El club de los poetas muertos es el título de una película cuyo guion, la periodista norteamericana N. H. Kleinbaum, adaptó al formato de novela. En ella nos dice que no leemos o escribimos poesía porque sea bonita, sino porque somos humanos y la raza humana está llena de pasión; que la poesía es belleza, y el amor, el romanticismo, nos mantienen vivos. El diccionario define pasión como «sentimiento vehemente, capaz de dominar la voluntad y perturbar la razón, como el amor, el odio, los celos, o la ira intensos». Preguntémosle a Skakespeare.
Seguimos siendo humanos. Sin pasión no hay vida, pero si es excesiva puede acabar con ella. ¿Cómo explicarlo? Hemos de aprender a aceptar la lucha inherente a las contradicciones porque todo se desarrolla en los límites de esa tensión. Platón —siglo IV a.C.— lo dejó claro al destacar que una de las actividades del alma está relacionada con las tendencias más primarias e irracionales, y nos recuerda que es la parte más elevada del alma, con su poder de ejercer control, la que no debe permitir que la pasión nos desborde. El proceso educativo es imprescindible.
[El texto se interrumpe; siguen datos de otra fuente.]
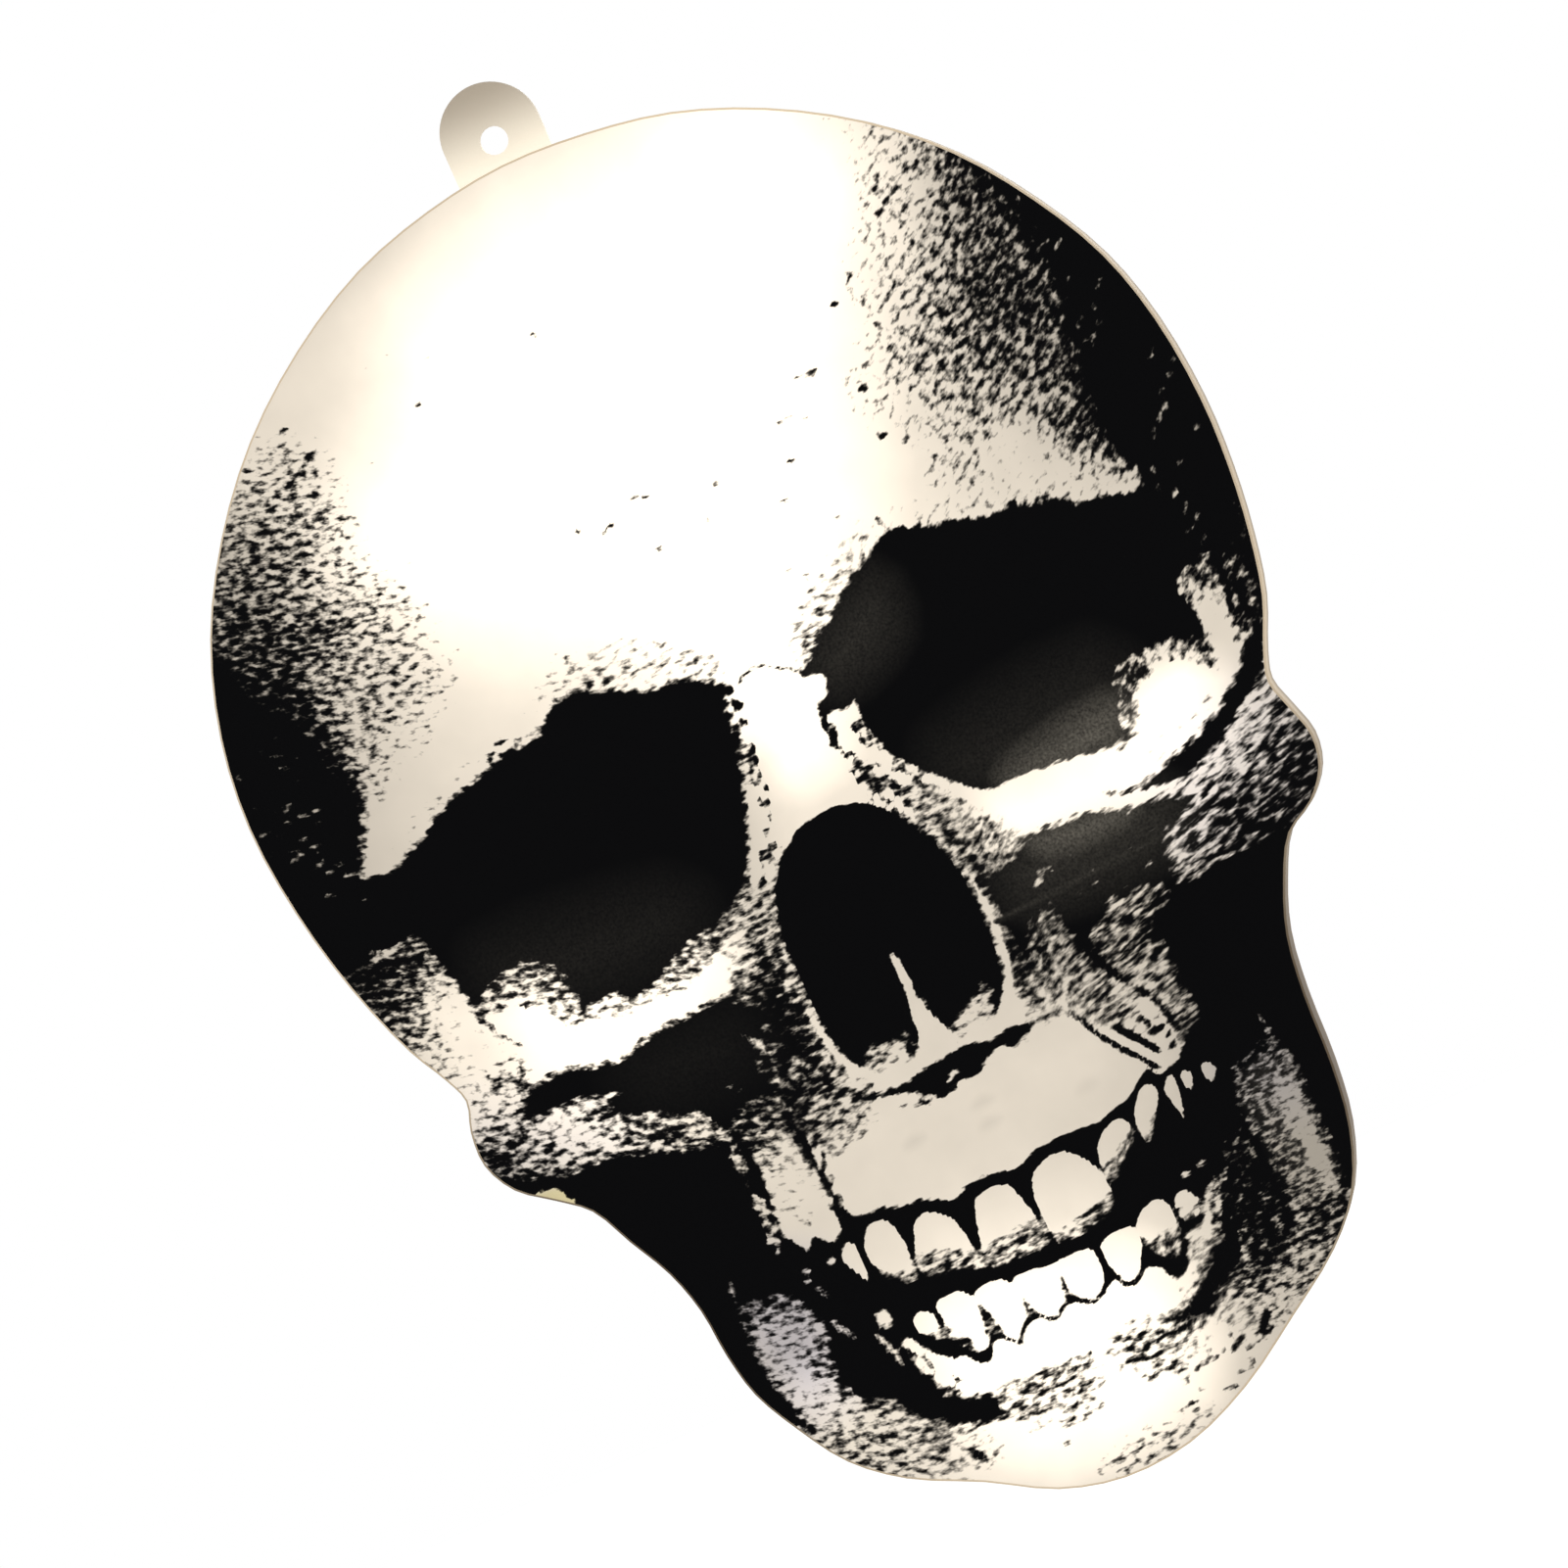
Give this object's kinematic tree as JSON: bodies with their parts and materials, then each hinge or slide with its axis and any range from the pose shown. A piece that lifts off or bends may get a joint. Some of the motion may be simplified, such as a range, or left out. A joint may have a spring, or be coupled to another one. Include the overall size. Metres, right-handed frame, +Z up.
{
  "type": "hanging skull light",
  "caption": "Flat skull-shaped battery light box with a printed face, lamps inside, a rear battery door, a slide switch and a tab to hang it by.",
  "frame": {"origin": "centre of the hang hole, in the middle of the rear cover's thickness", "axes": "+Z up when hung, the printed face looks along -Y, the flat back looks along +Y, +X to the viewer's right"},
  "size_m": [0.143, 0.0183, 0.2105],
  "materials": {
    "front_plastic": "moulded, milky",
    "face_print": "printed film, lit from behind",
    "rear_plastic": "moulded, frosted",
    "door_plastic": "moulded, frosted",
    "box_plastic": "moulded",
    "cell_jacket": "shrunk film over steel",
    "contact_steel": "nickel plated",
    "switch_plastic": "moulded",
    "board_green": "solder mask",
    "board_white": "white solder mask",
    "chip_black": "moulded epoxy",
    "resistor_tan": "lacquer",
    "capacitor_sleeve": "shrunk sleeve",
    "lamp_epoxy": "cast epoxy, lit",
    "wire_white": "extruded",
    "wire_red": "extruded",
    "wire_black": "extruded",
    "screw_steel": "zinc plated"
  },
  "bodies": {
    "case": {"front_cover": "front_plastic", "printed_face": "face_print", "rear_cover": "rear_plastic", "battery_box": "box_plastic", "battery_cell_1": "cell_jacket", "battery_cell_2": "cell_jacket", "battery_cell_3": "cell_jacket", "contact_spring_1": "contact_steel", "contact_spring_2": "contact_steel", "contact_spring_3": "contact_steel", "contact_plate_1": "contact_steel", "contact_plate_2": "contact_steel", "contact_plate_3": "contact_steel", "contact_plate_4": "contact_steel", "switch_body": "switch_plastic", "control_board": "board_green", "timer_chip": "chip_black", "resistor": "resistor_tan", "capacitor": "capacitor_sleeve", "led_board_1": "board_white", "led_board_2": "board_white", "led_board_3": "board_white", "led_board_4": "board_white", "led_board_5": "board_white", "led_board_6": "board_white", "led_board_7": "board_white", "led_board_8": "board_white", "led_lamp_1": "lamp_epoxy", "led_lamp_2": "lamp_epoxy", "led_lamp_3": "lamp_epoxy", "led_lamp_4": "lamp_epoxy", "led_lamp_5": "lamp_epoxy", "led_lamp_6": "lamp_epoxy", "led_lamp_7": "lamp_epoxy", "led_lamp_8": "lamp_epoxy", "led_wire_1": "wire_white", "led_wire_2": "wire_white", "led_wire_3": "wire_white", "led_wire_4": "wire_white", "led_wire_5": "wire_white", "led_wire_6": "wire_white", "led_wire_7": "wire_white", "led_wire_8": "wire_white", "feed_wire_red": "wire_red", "feed_wire_switch": "wire_red", "feed_wire_black": "wire_black", "case_screw_1": "screw_steel", "case_screw_2": "screw_steel", "case_screw_3": "screw_steel", "case_screw_4": "screw_steel", "case_screw_5": "screw_steel", "case_screw_6": "screw_steel", "box_screw_1": "screw_steel", "box_screw_2": "screw_steel"},
    "door": {"battery_door": "door_plastic", "door_screw": "screw_steel"},
    "slider": {"switch_slider": "switch_plastic"}
  },
  "joints": [
    {"name": "battery_door_hinge", "type": "hinge", "parent": "case", "child": "door", "pos_m": [0.00372, 0.0009, -0.15704], "axis": [-1, 0, 0], "range_deg": [0, 90]},
    {"name": "switch_slide", "type": "slide", "parent": "case", "child": "slider", "axis": [0, 0, 1], "range_m": [0, 0.004]}
  ]
}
A pesar de la apariencia, de la claridad de la palabra, del orden del espectáculo, de la maestría en la puesta en escena de la obra artística, es la fuerza irracional de la pasión la que alimenta —como el agua que hace crecer a los seres más pequeños— la belleza en su conjunto que se pone de manifiesto en el arte. Hasta tal punto es dolorosa la vida del artista moviéndose sin cesar entre esa dialéctica: la pasión que le devora y le corroe el interior, que le amenaza con el desbordamiento que convertiría su trabajo en incomprensible, y la necesidad de plegarse a la forma —bien sea escultura, género literario, arquitectura, danza, música, etcétera— que debe ser asimilable para el receptor a quien va dirigido. Con la conciencia de un mendigo, el porte y la elegancia en todo su ser, debe recorrer las alfombras rojas de los paraísos del glamour. No hay subvención ni ayuda estatal capaz de compensar esta tarea. El que vive una pasión —existencial, amorosa, vital o artística—, está condenado al infierno. Sus brazos se asemejan a la imagen del condenado suplicando huir de las llamas; su rostro, en ocasiones, puede descansar del aspecto terrible del dolor, y su alma, solo por milagro, alcanzará satisfacción cuando sienta el enfriamiento progresivo de la fiebre de su pasión que, por piedad de las alturas, la consumación le entregará como plenitud y vida brillando entre destellos de luz.